CTM: So the U.S. will have to make a case that it is in an emergency time? Because clearly it has no war with China right now.
Bacchus: That’s the heart of the issue. We have a competition with China. We do not have conflict with China, nor do I hope we ever will. And I’m certain that the vast majority of Americans and Chinese alike would agree with me. But it is a time of tension in our relations. Your question is the relevant one. Does this time of tension in our bilateral relations rise to the level of an emergency in international relations?
Whatever our geopolitical debates with the Chinese government, we continue to trade very significantly and at great mutual profit with China. I believe the latest statistics show that our trade with China has increased despite the fact that we've imposed so many restrictions on our trade with China, in terms especially of tariffs on our imports. So, it can hardly be said that we’re not continuing to cooperate with the Chinese economically. We do that every day. And, to my mind, we should continue to do so on terms that are consistent with their WTO obligations and with ours.

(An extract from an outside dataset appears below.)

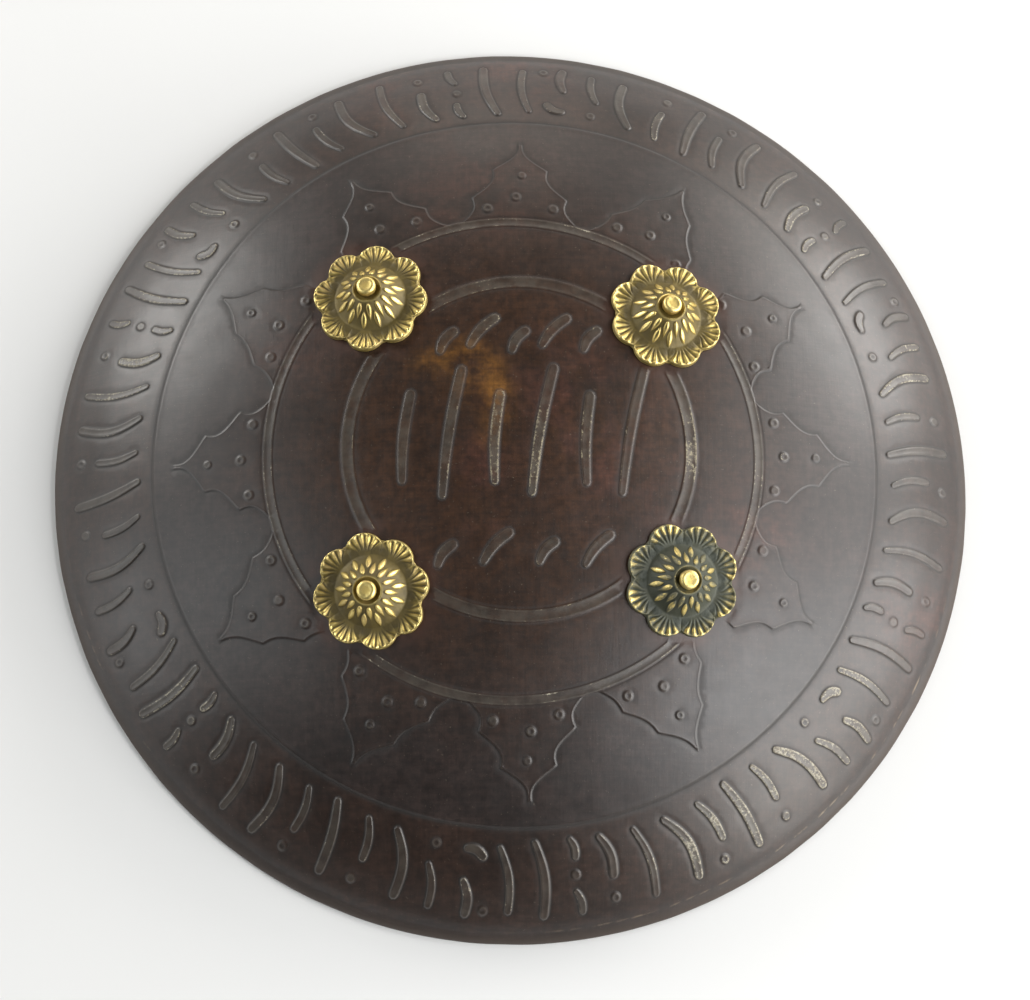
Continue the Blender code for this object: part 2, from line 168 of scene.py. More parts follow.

Can an emergency in the international relations nevertheless exist? I don't know the answer to that question. If I were a jurist, I'd want to take some long length of time to think about it, and hear arguments, and look at the particulars of this specific situation. But I think that unless the United States simply wants to proceed with the same tired arguments that have been rejected in previous WTO disputes, then it is going to have to focus on this particular issue if it hopes to mount a defense in this case.
Now as I said, and I want to underscore, I'm not assuming that the United States has acted inconsistently with any of its obligations to China with the Semiconductor Act. That’s a matter for the WTO panel to decide. Whether there is an inconsistency may depend in part on how the act is implemented, for example, on how it is applied.